** Start INFORMATION SHOWN **

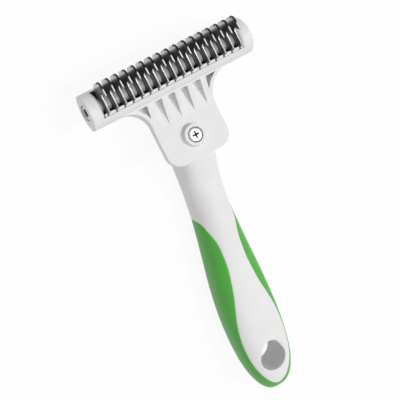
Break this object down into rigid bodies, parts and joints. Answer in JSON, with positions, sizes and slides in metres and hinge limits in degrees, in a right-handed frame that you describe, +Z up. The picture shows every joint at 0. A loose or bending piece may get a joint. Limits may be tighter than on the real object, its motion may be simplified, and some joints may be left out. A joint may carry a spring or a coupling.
{
  "type": "deshedding tool",
  "caption": "Deshedding rake for pets: stacked curved steel blades across a white T-shaped head, on a white and green soft-grip handle with a hang hole.",
  "frame": {"origin": "middle of the bottom face of the bounding box, on the plane of the flat land of the handle's back", "axes": "+X along the head, +Y along the handle from butt to head, +Z up, the way the blades face"},
  "size_m": [0.104, 0.2266, 0.0373],
  "materials": {
    "white_plastic": "satin",
    "green_rubber": "soft satin",
    "blade_steel": "dark and brushed on the faces, bright on the ground edges",
    "bright_steel": "satin",
    "grey_steel": "dull turned",
    "black_plastic": "dull"
  },
  "bodies": {
    "root": {"blade_01": "blade_steel", "blade_02": "blade_steel", "blade_03": "blade_steel", "blade_04": "blade_steel", "blade_05": "blade_steel", "blade_06": "blade_steel", "blade_07": "blade_steel", "blade_08": "blade_steel", "blade_09": "blade_steel", "blade_10": "blade_steel", "blade_11": "blade_steel", "blade_12": "blade_steel", "blade_13": "blade_steel", "blade_14": "blade_steel", "blade_15": "blade_steel", "blade_16": "blade_steel", "blade_17": "blade_steel", "blade_tray": "black_plastic", "clamp_rod": "grey_steel", "end_spacer_left": "bright_steel", "end_spacer_right": "bright_steel", "foot_comb": "white_plastic", "grip_overmould": "green_rubber", "handle_core": "white_plastic", "head_frame": "white_plastic", "neck_screw": "bright_steel", "rod_nut": "grey_steel", "spacer_01": "bright_steel", "spacer_02": "bright_steel", "spacer_03": "bright_steel", "spacer_04": "bright_steel", "spacer_05": "bright_steel", "spacer_06": "bright_steel", "spacer_07": "bright_steel", "spacer_08": "bright_steel", "spacer_09": "bright_steel", "spacer_10": "bright_steel", "spacer_11": "bright_steel", "spacer_12": "bright_steel", "spacer_13": "bright_steel", "spacer_14": "bright_steel", "spacer_15": "bright_steel", "spacer_16": "bright_steel"}
  },
  "joints": []
}
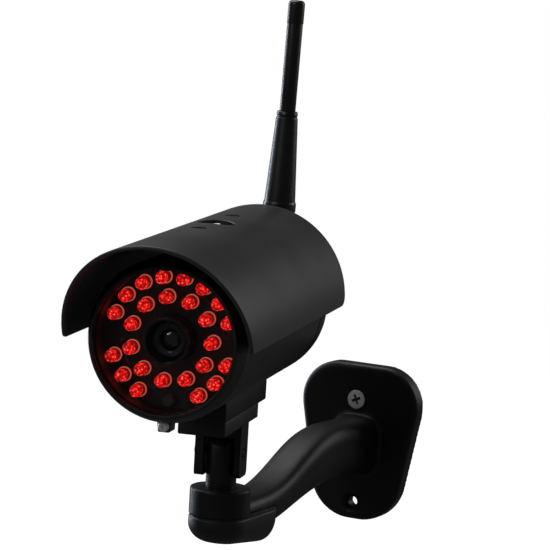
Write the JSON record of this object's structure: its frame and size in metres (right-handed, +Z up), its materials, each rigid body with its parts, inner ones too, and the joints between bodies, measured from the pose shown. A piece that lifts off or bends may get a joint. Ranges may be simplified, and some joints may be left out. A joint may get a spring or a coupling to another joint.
{
  "type": "security camera",
  "caption": "Bullet security camera with a sunshield, a ring-lit window and a folding antenna, on a pan and tilt wall bracket.",
  "frame": {"origin": "centre of the wall plate's back face", "axes": "+Y into the wall, +Z up, the bracket arm reaches out along -Y"},
  "size_m": [0.1109, 0.2574, 0.2348],
  "materials": {
    "black_coat": "black satin powder coat",
    "shield_coat": "black satin powder coat, fine texture",
    "black_plastic": "moulded, fine grain",
    "gloss_black": "polished",
    "black_screw": "black oxide",
    "steel": "nickel plated",
    "rubber": "matt",
    "window": "clear, polished",
    "circuit_board": "black solder mask",
    "red_lamp": "translucent red lens",
    "chip": "small ceramic parts",
    "lens": "coated dark glass",
    "brass": "plated",
    "aluminium": "satin",
    "dark_metal": "dark plated",
    "antenna_plastic": "soft-touch overmould"
  },
  "bodies": {
    "bracket": {"wall_bracket": "black_coat", "arm_end_cover": "black_plastic", "cover_screw": "black_screw", "pan_washer": "steel"},
    "post": {"swivel_post": "black_coat", "pan_bolt": "steel"},
    "camera": {"tilt_yoke": "black_coat", "tilt_screw": "black_screw", "tilt_nut": "black_screw", "mounting_rail": "black_coat", "slide_block": "black_plastic", "rail_screws": "black_screw", "housing_tube": "black_coat", "rear_cap": "black_coat", "rear_gasket": "rubber", "cap_screws": "steel", "cable_gland": "black_plastic", "front_bezel": "black_plastic", "bezel_lug": "black_plastic", "bezel_screw": "steel", "window_gasket": "rubber", "window_glass": "window", "glass_retainer": "black_plastic", "led_board": "circuit_board", "outer_leds": "red_lamp", "inner_leds": "red_lamp", "board_resistors": "chip", "light_sensor": "chip", "lens_shroud": "gloss_black", "lens_barrel": "black_plastic", "lens_glass": "lens", "lens_holder": "black_plastic", "sensor_board": "circuit_board", "image_sensor": "chip", "board_pillars": "brass", "board_screws": "steel", "inner_sled": "aluminium", "main_board": "circuit_board", "main_board_pillars": "brass", "main_board_screws": "steel", "radio_can": "aluminium", "capacitors": "aluminium", "sunshield": "shield_coat", "shield_spacers": "black_plastic", "shield_screws": "black_screw", "top_socket": "dark_metal", "antenna_jack": "brass", "jack_nut": "brass", "antenna_nut": "brass"},
    "antenna_elbow": {"antenna_base": "antenna_plastic", "antenna_pin": "steel"},
    "antenna": {"antenna_sleeve": "antenna_plastic", "antenna_rod": "antenna_plastic", "antenna_cap": "antenna_plastic"}
  },
  "joints": [
    {"name": "pan", "type": "hinge", "parent": "bracket", "child": "post", "pos_m": [0, -0.133, 0], "axis": [0, 0, 1], "range_deg": [-104, 76]},
    {"name": "tilt", "type": "hinge", "parent": "post", "child": "camera", "pos_m": [0, -0.133, 0.014], "axis": [0.9703, 0.2419, 0], "range_deg": [-25, 70]},
    {"name": "antenna_swivel", "type": "hinge", "parent": "camera", "child": "antenna_elbow", "pos_m": [-0.01282, -0.08157, 0.093], "axis": [-0.2419, 0.9703, 0], "continuous": true},
    {"name": "antenna_fold", "type": "hinge", "parent": "antenna_elbow", "child": "antenna", "pos_m": [-0.01737, -0.06333, 0.093], "axis": [0.9699, 0.2418, -0.0297], "range_deg": [-90, 0]}
  ]
}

** End INFORMATION SHOWN **

OBJECTIVE:
Write out the full set of records exactly as given.

TASK OUTPUT:
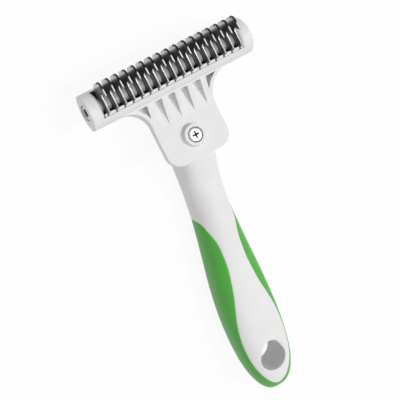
Break this object down into rigid bodies, parts and joints. Answer in JSON, with positions, sizes and slides in metres and hinge limits in degrees, in a right-handed frame that you describe, +Z up. The picture shows every joint at 0. A loose or bending piece may get a joint. Limits may be tighter than on the real object, its motion may be simplified, and some joints may be left out. A joint may carry a spring or a coupling.
{
  "type": "deshedding tool",
  "caption": "Deshedding rake for pets: stacked curved steel blades across a white T-shaped head, on a white and green soft-grip handle with a hang hole.",
  "frame": {"origin": "middle of the bottom face of the bounding box, on the plane of the flat land of the handle's back", "axes": "+X along the head, +Y along the handle from butt to head, +Z up, the way the blades face"},
  "size_m": [0.104, 0.2266, 0.0373],
  "materials": {
    "white_plastic": "satin",
    "green_rubber": "soft satin",
    "blade_steel": "dark and brushed on the faces, bright on the ground edges",
    "bright_steel": "satin",
    "grey_steel": "dull turned",
    "black_plastic": "dull"
  },
  "bodies": {
    "root": {"blade_01": "blade_steel", "blade_02": "blade_steel", "blade_03": "blade_steel", "blade_04": "blade_steel", "blade_05": "blade_steel", "blade_06": "blade_steel", "blade_07": "blade_steel", "blade_08": "blade_steel", "blade_09": "blade_steel", "blade_10": "blade_steel", "blade_11": "blade_steel", "blade_12": "blade_steel", "blade_13": "blade_steel", "blade_14": "blade_steel", "blade_15": "blade_steel", "blade_16": "blade_steel", "blade_17": "blade_steel", "blade_tray": "black_plastic", "clamp_rod": "grey_steel", "end_spacer_left": "bright_steel", "end_spacer_right": "bright_steel", "foot_comb": "white_plastic", "grip_overmould": "green_rubber", "handle_core": "white_plastic", "head_frame": "white_plastic", "neck_screw": "bright_steel", "rod_nut": "grey_steel", "spacer_01": "bright_steel", "spacer_02": "bright_steel", "spacer_03": "bright_steel", "spacer_04": "bright_steel", "spacer_05": "bright_steel", "spacer_06": "bright_steel", "spacer_07": "bright_steel", "spacer_08": "bright_steel", "spacer_09": "bright_steel", "spacer_10": "bright_steel", "spacer_11": "bright_steel", "spacer_12": "bright_steel", "spacer_13": "bright_steel", "spacer_14": "bright_steel", "spacer_15": "bright_steel", "spacer_16": "bright_steel"}
  },
  "joints": []
}
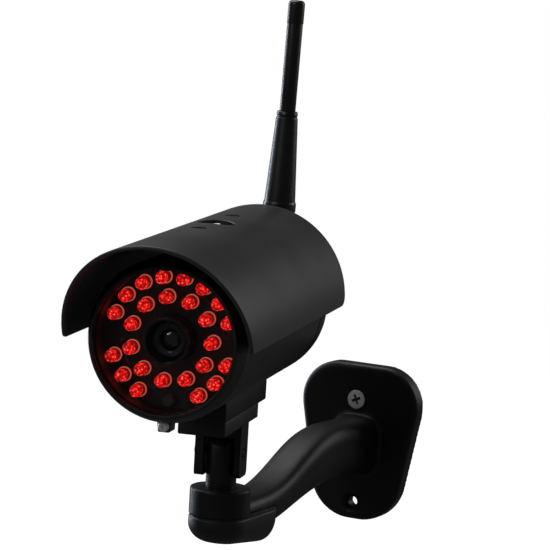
Write the JSON record of this object's structure: its frame and size in metres (right-handed, +Z up), its materials, each rigid body with its parts, inner ones too, and the joints between bodies, measured from the pose shown. A piece that lifts off or bends may get a joint. Ranges may be simplified, and some joints may be left out. A joint may get a spring or a coupling to another joint.
{
  "type": "security camera",
  "caption": "Bullet security camera with a sunshield, a ring-lit window and a folding antenna, on a pan and tilt wall bracket.",
  "frame": {"origin": "centre of the wall plate's back face", "axes": "+Y into the wall, +Z up, the bracket arm reaches out along -Y"},
  "size_m": [0.1109, 0.2574, 0.2348],
  "materials": {
    "black_coat": "black satin powder coat",
    "shield_coat": "black satin powder coat, fine texture",
    "black_plastic": "moulded, fine grain",
    "gloss_black": "polished",
    "black_screw": "black oxide",
    "steel": "nickel plated",
    "rubber": "matt",
    "window": "clear, polished",
    "circuit_board": "black solder mask",
    "red_lamp": "translucent red lens",
    "chip": "small ceramic parts",
    "lens": "coated dark glass",
    "brass": "plated",
    "aluminium": "satin",
    "dark_metal": "dark plated",
    "antenna_plastic": "soft-touch overmould"
  },
  "bodies": {
    "bracket": {"wall_bracket": "black_coat", "arm_end_cover": "black_plastic", "cover_screw": "black_screw", "pan_washer": "steel"},
    "post": {"swivel_post": "black_coat", "pan_bolt": "steel"},
    "camera": {"tilt_yoke": "black_coat", "tilt_screw": "black_screw", "tilt_nut": "black_screw", "mounting_rail": "black_coat", "slide_block": "black_plastic", "rail_screws": "black_screw", "housing_tube": "black_coat", "rear_cap": "black_coat", "rear_gasket": "rubber", "cap_screws": "steel", "cable_gland": "black_plastic", "front_bezel": "black_plastic", "bezel_lug": "black_plastic", "bezel_screw": "steel", "window_gasket": "rubber", "window_glass": "window", "glass_retainer": "black_plastic", "led_board": "circuit_board", "outer_leds": "red_lamp", "inner_leds": "red_lamp", "board_resistors": "chip", "light_sensor": "chip", "lens_shroud": "gloss_black", "lens_barrel": "black_plastic", "lens_glass": "lens", "lens_holder": "black_plastic", "sensor_board": "circuit_board", "image_sensor": "chip", "board_pillars": "brass", "board_screws": "steel", "inner_sled": "aluminium", "main_board": "circuit_board", "main_board_pillars": "brass", "main_board_screws": "steel", "radio_can": "aluminium", "capacitors": "aluminium", "sunshield": "shield_coat", "shield_spacers": "black_plastic", "shield_screws": "black_screw", "top_socket": "dark_metal", "antenna_jack": "brass", "jack_nut": "brass", "antenna_nut": "brass"},
    "antenna_elbow": {"antenna_base": "antenna_plastic", "antenna_pin": "steel"},
    "antenna": {"antenna_sleeve": "antenna_plastic", "antenna_rod": "antenna_plastic", "antenna_cap": "antenna_plastic"}
  },
  "joints": [
    {"name": "pan", "type": "hinge", "parent": "bracket", "child": "post", "pos_m": [0, -0.133, 0], "axis": [0, 0, 1], "range_deg": [-104, 76]},
    {"name": "tilt", "type": "hinge", "parent": "post", "child": "camera", "pos_m": [0, -0.133, 0.014], "axis": [0.9703, 0.2419, 0], "range_deg": [-25, 70]},
    {"name": "antenna_swivel", "type": "hinge", "parent": "camera", "child": "antenna_elbow", "pos_m": [-0.01282, -0.08157, 0.093], "axis": [-0.2419, 0.9703, 0], "continuous": true},
    {"name": "antenna_fold", "type": "hinge", "parent": "antenna_elbow", "child": "antenna", "pos_m": [-0.01737, -0.06333, 0.093], "axis": [0.9699, 0.2418, -0.0297], "range_deg": [-90, 0]}
  ]
}